Your task is to quote the listing below exactly, beginning with its first line and ending on the line bearing "# Z axis. The".

DATASET EXCERPT:
============
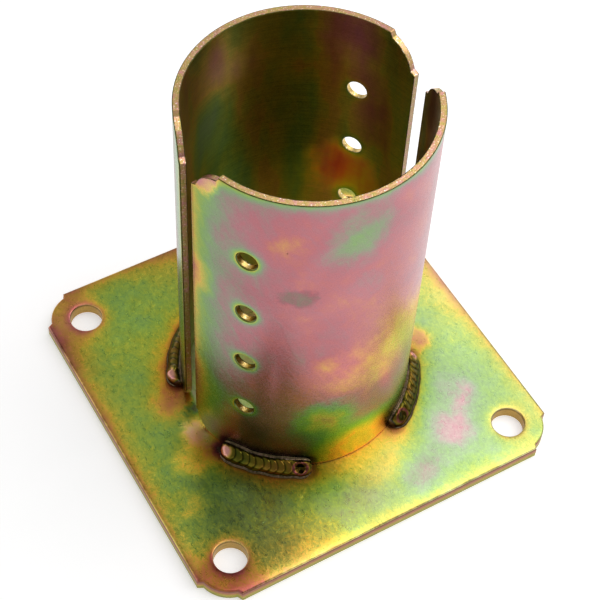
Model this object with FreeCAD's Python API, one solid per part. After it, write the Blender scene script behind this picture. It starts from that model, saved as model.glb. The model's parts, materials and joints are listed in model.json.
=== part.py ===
import FreeCAD, Part
import math
import os

# Base for a round timber post: a square plate with two half-round shells
# standing on it, each held by two fillet welds. Millimetres and degrees.
# Z points up, the underside of the plate is Z 0 and the post's axis is the
# Z axis. The plate's sides run along X and Y. Angles count from +X towards +Y.

# Base plate
plate_side = 150.0
plate_thickness = 5.0
plate_edge_round = 0.8
bolt_hole_dia = 12.5
bolt_hole_inset = 15.0
bolt_hole_round = 0.5

# Corners clipped by one punch, on the plate and at the tops of the shells
clip_reach = 12.0
clip_step = 2.0
clip_slant = 1.0
clip_depth = 5.3

# Half shells
post_dia = 80.0
post_clearance = 1.0
shell_wall = 2.5
shell_height = 150.0
slot_width = 8.5
shell_flat = 9.0
shell_turn = -1.0
shell_edge_round = 0.3

# Lower corners of the shells, cut off in a curve beside each slot
foot_clip_step = 0.8
foot_clip_height = 9.5
foot_clip_width = 7.5
foot_clip_curve_x = 2.6
foot_clip_curve_y = 4.2

# Holes for the screws or bolts that hold the post
screw_hole_dia = 7.5
screw_hole_count = 4
screw_hole_spacing = 28.0
screw_hole_bevel = 0.35
screw_column_inset = 23.0

# Fillet welds
weld_leg = 5.5
weld_crown = 0.7
weld_end_size = 0.3
weld_length = 35.0
weld_angles = {
    "weld_back_right": 46.5,
    "weld_back_left": 139.5,
    "weld_front_left": 226.5,
    "weld_front_right": 318.5,
}

# Worked out from the sizes above
bolt_hole_offset = plate_side / 2 - bolt_hole_inset
shell_inner_radius = post_dia / 2 + post_clearance
shell_outer_radius = shell_inner_radius + shell_wall
shell_base_z = plate_thickness
shell_top_z = shell_base_z + shell_height
shell_edge_radius = math.hypot(shell_outer_radius, shell_flat)
shell_edge_angle = math.degrees(math.asin(slot_width / 2 / shell_edge_radius))
bend_start_angle = shell_edge_angle + math.degrees(math.atan(shell_flat / shell_outer_radius))
screw_column_arc = screw_column_inset - shell_flat
screw_column_angle = bend_start_angle + math.degrees(screw_column_arc / shell_outer_radius)
screw_column_height = screw_hole_spacing * (screw_hole_count - 1)
first_screw_z = shell_base_z + (shell_height - screw_column_height) / 2
weld_half_angle = math.degrees(weld_length / 2 / shell_outer_radius)
overcut = 1.0
cutter_length = 8 * shell_wall


def point_at(radius, angle, z):
    """A point given by its distance from the post's axis, its angle and its height."""
    turn = math.radians(angle)
    return FreeCAD.Vector(radius * math.cos(turn), radius * math.sin(turn), z)


def make_clip_cutter(length):
    """The waste that the corner punch takes, with the corner at the origin.

    The metal lies towards +X and +Y of the corner, and the cutter is as long
    as given, centred on Z 0.
    """
    arc_start = FreeCAD.Vector(clip_reach - clip_slant, clip_step, 0)
    arc_middle = FreeCAD.Vector(clip_depth, clip_depth, 0)
    arc_end = FreeCAD.Vector(clip_step, clip_reach - clip_slant, 0)
    along_x = FreeCAD.Vector(clip_reach, 0, 0)
    along_y = FreeCAD.Vector(0, clip_reach, 0)
    below_x = FreeCAD.Vector(clip_reach, -overcut, 0)
    outside = FreeCAD.Vector(-overcut, -overcut, 0)
    beside_y = FreeCAD.Vector(-overcut, clip_reach, 0)
    edges = [
        Part.Arc(arc_start, arc_middle, arc_end).toShape(),
        Part.makeLine(arc_end, along_y),
        Part.makeLine(along_y, beside_y),
        Part.makeLine(beside_y, outside),
        Part.makeLine(outside, below_x),
        Part.makeLine(below_x, along_x),
        Part.makeLine(along_x, arc_start),
    ]
    waste = Part.Face(Part.Wire(edges)).extrude(FreeCAD.Vector(0, 0, length))
    waste.translate(FreeCAD.Vector(0, 0, -length / 2))
    return waste


def make_foot_cutter(length):
    """The waste off a lower corner of a shell, laid out as for the punch above."""
    curve_top = FreeCAD.Vector(foot_clip_step, foot_clip_height, 0)
    curve_middle = FreeCAD.Vector(foot_clip_curve_x, foot_clip_curve_y, 0)
    curve_foot = FreeCAD.Vector(foot_clip_width, 0, 0)
    below_foot = FreeCAD.Vector(foot_clip_width, -overcut, 0)
    outside = FreeCAD.Vector(-overcut, -overcut, 0)
    beside_top = FreeCAD.Vector(-overcut, foot_clip_height, 0)
    edges = [
        Part.Arc(curve_foot, curve_middle, curve_top).toShape(),
        Part.makeLine(curve_top, beside_top),
        Part.makeLine(beside_top, outside),
        Part.makeLine(outside, below_foot),
        Part.makeLine(below_foot, curve_foot),
    ]
    waste = Part.Face(Part.Wire(edges)).extrude(FreeCAD.Vector(0, 0, length))
    waste.translate(FreeCAD.Vector(0, 0, -length / 2))
    return waste


def edges_at_height(shape, z):
    """The edges of a shape that lie flat at one height."""
    flat = []
    for edge in shape.Edges:
        box = edge.BoundBox
        if abs(box.ZMin - z) < 1e-4 and abs(box.ZMax - z) < 1e-4:
            flat.append(edge)
    return flat


def make_base_plate():
    """Square plate with clipped corners, rolled upper edges and four bolt holes."""
    half = plate_side / 2
    plate = Part.makeBox(plate_side, plate_side, plate_thickness, FreeCAD.Vector(-half, -half, 0))
    for quarter in range(4):
        cutter = make_clip_cutter(3 * plate_thickness)
        cutter.translate(FreeCAD.Vector(-half, -half, 0))
        cutter.rotate(FreeCAD.Vector(0, 0, 0), FreeCAD.Vector(0, 0, 1), 90 * quarter)
        plate = plate.cut(cutter)
    plate = plate.makeFillet(plate_edge_round, edges_at_height(plate, plate_thickness))

    drills = []
    for side_x in (-1, 1):
        for side_y in (-1, 1):
            centre = FreeCAD.Vector(side_x, side_y, 0) * bolt_hole_offset
            below = centre - FreeCAD.Vector(0, 0, overcut)
            drills.append(Part.makeCylinder(bolt_hole_dia / 2, plate_thickness + 2 * overcut, below))
    plate = plate.cut(drills)
    hole_rims = [edge for edge in edges_at_height(plate, plate_thickness)
                 if abs(edge.BoundBox.XLength - bolt_hole_dia) < 1e-3]
    return plate.makeFillet(bolt_hole_round, hole_rims)


def point_on_flat(radius, side, distance):
    """A point on a shell's straight margin, as far from the bend as given.

    The shell here straddles +Y. Side 1 is its margin towards +X, and -1 the other.
    """
    turn = math.radians(bend_start_angle)
    x = radius * math.cos(turn) + distance * math.sin(turn)
    y = radius * math.sin(turn) - distance * math.cos(turn)
    return FreeCAD.Vector(side * x, y, shell_base_z)


def make_half_shell(turn):
    """Half-round shell with straight margins beside the slots, turned about the post's axis."""
    inner = shell_inner_radius
    outer = shell_outer_radius
    outer_edges = [point_on_flat(outer, side, shell_flat) for side in (1, -1)]
    inner_edges = [point_on_flat(inner, side, shell_flat) for side in (1, -1)]
    outer_bends = [point_on_flat(outer, side, 0) for side in (1, -1)]
    inner_bends = [point_on_flat(inner, side, 0) for side in (1, -1)]
    outline = [
        Part.makeLine(outer_edges[0], outer_bends[0]),
        Part.Arc(outer_bends[0], point_at(outer, 90, shell_base_z), outer_bends[1]).toShape(),
        Part.makeLine(outer_bends[1], outer_edges[1]),
        Part.makeLine(outer_edges[1], inner_edges[1]),
        Part.makeLine(inner_edges[1], inner_bends[1]),
        Part.Arc(inner_bends[1], point_at(inner, 90, shell_base_z), inner_bends[0]).toShape(),
        Part.makeLine(inner_bends[0], inner_edges[0]),
        Part.makeLine(inner_edges[0], outer_edges[0]),
    ]
    shell = Part.Face(Part.Wire(outline)).extrude(FreeCAD.Vector(0, 0, shell_height))

    for side in (1, -1):
        shell = shell.cut(place_at_corner(make_clip_cutter(cutter_length), side, shell_top_z, -1))
        shell = shell.cut(place_at_corner(make_foot_cutter(cutter_length), side, shell_base_z, 1))
    shell = shell.makeFillet(shell_edge_round, shell.Edges)

    for index in range(screw_hole_count):
        shell = shell.cut(make_screw_drill(first_screw_z + index * screw_hole_spacing))
    shell.rotate(FreeCAD.Vector(0, 0, 0), FreeCAD.Vector(0, 0, 1), turn)
    return shell


def place_at_corner(waste, side, z, up):
    """A cutter moved to a corner of a shell, square to its straight margin.

    The cutter's X then runs inward along the margin, and its Y upward from a
    lower corner, or downward from an upper one, as up is 1 or -1.
    """
    corner = point_on_flat(shell_outer_radius, side, shell_flat)
    corner.z = z
    inward = point_on_flat(shell_outer_radius, side, 0) - point_on_flat(shell_outer_radius, side, 1)
    upward = FreeCAD.Vector(0, 0, up)
    across = inward.cross(upward)
    frame = FreeCAD.Matrix(inward.x, upward.x, across.x, corner.x,
                           inward.y, upward.y, across.y, corner.y,
                           inward.z, upward.z, across.z, corner.z,
                           0, 0, 0, 1)
    waste.Placement = FreeCAD.Placement(frame).multiply(waste.Placement)
    return waste


def make_screw_drill(z):
    """Cutter for one screw hole, with the light bevel on the outside of the shell."""
    angle = screw_column_angle
    outward = point_at(1, angle, 0)
    radius = screw_hole_dia / 2
    inside = point_at(shell_inner_radius - 2 * overcut, angle, z)
    drill = Part.makeCylinder(radius, shell_wall + 4 * overcut, inside, outward)
    sagitta = shell_outer_radius - math.sqrt(shell_outer_radius ** 2 - radius ** 2)
    bevel_depth = screw_hole_bevel + sagitta
    bevel_base = point_at(shell_outer_radius - bevel_depth, angle, z)
    bevel_length = bevel_depth + overcut
    bevel = Part.makeCone(radius, radius + bevel_length, bevel_length, bevel_base, outward)
    return drill.fuse(bevel)


def make_weld_section(angle, size):
    """Closed section of a bead at one angle. It runs on into the shell and the plate."""
    leg = weld_leg * size
    crown = weld_crown * size
    root_radius = shell_outer_radius - overcut
    root_z = plate_thickness - overcut
    toe = point_at(shell_outer_radius + leg, angle, root_z)
    top = point_at(root_radius, angle, plate_thickness + leg)
    lower = point_at(shell_outer_radius + leg, angle, plate_thickness)
    upper = point_at(shell_outer_radius, angle, plate_thickness + leg)
    bulge = leg / 2 + crown
    middle = point_at(shell_outer_radius + bulge, angle, plate_thickness + bulge)
    root = point_at(root_radius, angle, root_z)
    return Part.Wire([
        Part.makeLine(root, toe),
        Part.makeLine(toe, lower),
        Part.Arc(lower, middle, upper).toShape(),
        Part.makeLine(upper, top),
        Part.makeLine(top, root),
    ])


def make_weld(middle_angle):
    """Fillet bead between a shell and the plate, full in the middle and drawn in at its ends."""
    steps = 8
    sections = []
    for step in range(steps + 1):
        place = math.sin(math.pi * (step / steps - 0.5))
        size = weld_end_size + (1 - weld_end_size) * math.sqrt(1 - place ** 6)
        sections.append(make_weld_section(middle_angle + place * weld_half_angle, size))
    bead = Part.makeLoft(sections, True, False)
    bead_reach = shell_outer_radius + 2 * weld_leg
    under = Part.makeCylinder(bead_reach, plate_thickness)
    within = Part.makeCylinder(shell_outer_radius, shell_top_z)
    return bead.cut(under).cut(within)


def main():
    """Build every piece and write one STEP file for each."""
    pieces = {"base_plate": make_base_plate()}

    pieces["back_shell"] = make_half_shell(shell_turn)
    pieces["front_shell"] = make_half_shell(shell_turn + 180)
    for name, angle in weld_angles.items():
        pieces[name] = make_weld(angle)

    os.makedirs("parts", exist_ok=True)
    for name, shape in pieces.items():
        print(name, shape.ShapeType, len(shape.Solids), shape.isValid(), round(shape.Volume, 1))
        shape.exportStep("parts/" + name + ".step")


main()
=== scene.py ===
import json
import math
import random
import bpy
import bmesh
from mathutils import Euler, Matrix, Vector, noise


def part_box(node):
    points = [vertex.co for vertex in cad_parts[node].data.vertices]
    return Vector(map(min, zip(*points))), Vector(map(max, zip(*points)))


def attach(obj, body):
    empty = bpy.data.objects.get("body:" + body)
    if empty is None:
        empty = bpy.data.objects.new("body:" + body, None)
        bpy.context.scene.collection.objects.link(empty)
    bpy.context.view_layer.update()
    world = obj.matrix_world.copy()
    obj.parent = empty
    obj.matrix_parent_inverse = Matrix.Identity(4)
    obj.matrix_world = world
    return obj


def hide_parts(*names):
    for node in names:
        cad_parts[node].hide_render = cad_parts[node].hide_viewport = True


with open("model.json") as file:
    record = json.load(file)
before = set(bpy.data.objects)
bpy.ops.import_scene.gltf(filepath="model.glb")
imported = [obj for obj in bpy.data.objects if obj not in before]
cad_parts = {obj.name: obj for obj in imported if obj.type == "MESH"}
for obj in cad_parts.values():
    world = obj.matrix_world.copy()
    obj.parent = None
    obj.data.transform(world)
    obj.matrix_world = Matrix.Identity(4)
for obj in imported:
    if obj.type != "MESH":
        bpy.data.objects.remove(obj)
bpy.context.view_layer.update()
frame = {"nodes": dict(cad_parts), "record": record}
nodes = frame["nodes"]
mounts = {m["name"]: m for m in frame["record"]["mounts"]}
print("frame loaded:", ", ".join(sorted(nodes)))


# the looks are worked out in millimetres
def toMm(metres):
    return metres * 1000


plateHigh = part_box("base_plate")[1]
shellLow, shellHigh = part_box("front_shell")
crossBolts = [mounts["cross_bolt_%d" % i] for i in (1, 2)]
boltHoles = mounts["plate_bolts"]["dims"]
size = {
    "plateHalf": toMm(plateHigh.x),
    "plateTop": toMm(plateHigh.z),
    "outerR": -toMm(shellLow.y),
    "innerR": mounts["post_socket"]["dims"]["r_mm"],
    "shellTop": toMm(shellHigh.z),
    "boltX": boltHoles["spacing_x_mm"] / 2,
    "boltY": boltHoles["spacing_y_mm"] / 2,
    "boltR": boltHoles["hole_r_mm"],
    "screwR": crossBolts[0]["dims"]["r_mm"],
    "screwLow": toMm(crossBolts[0]["pos_m"][2]),
    "screwStep": toMm(crossBolts[1]["pos_m"][2] - crossBolts[0]["pos_m"][2]),
    "screwAxis": Vector(crossBolts[0]["axis"]),
}


def weldPlace(name):
    # middle angle, half sweep, reach out and up of a bead, read from its node
    points = [v.co for v in nodes[name].data.vertices]
    middle = sum(points, Vector()) / len(points)
    mid = math.atan2(middle.y, middle.x)
    turns = [(math.atan2(p.y, p.x) - mid + math.pi) % (2 * math.pi) - math.pi for p in points]
    return {
        "angle": mid + (max(turns) + min(turns)) / 2,
        "half": (max(turns) - min(turns)) / 2,
        "reach": toMm(max(p.to_2d().length for p in points)),
        "rise": toMm(max(p.z for p in points)),
    }


weldNames = ["weld_front_left", "weld_front_right", "weld_back_left", "weld_back_right"]
weldPlaces = {name: weldPlace(name) for name in weldNames}


# short hands for building node trees
def paint(code):
    # "rrggbb" as it looks on screen, to the linear value that a socket takes
    parts = [int(code[i:i + 2], 16) / 255 for i in (0, 2, 4)]
    return [c / 12.92 if c <= 0.04045 else ((c + 0.055) / 1.055) ** 2.4 for c in parts] + [1.0]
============
ANSWER TO THE TASK:
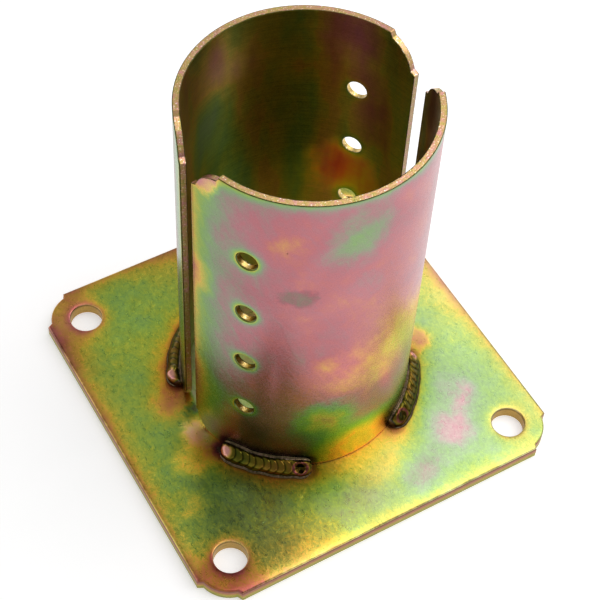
Model this object with FreeCAD's Python API, one solid per part. After it, write the Blender scene script behind this picture. It starts from that model, saved as model.glb. The model's parts, materials and joints are listed in model.json.
=== part.py ===
import FreeCAD, Part
import math
import os

# Base for a round timber post: a square plate with two half-round shells
# standing on it, each held by two fillet welds. Millimetres and degrees.
# Z points up, the underside of the plate is Z 0 and the post's axis is the
# Z axis. The plate's sides run along X and Y. Angles count from +X towards +Y.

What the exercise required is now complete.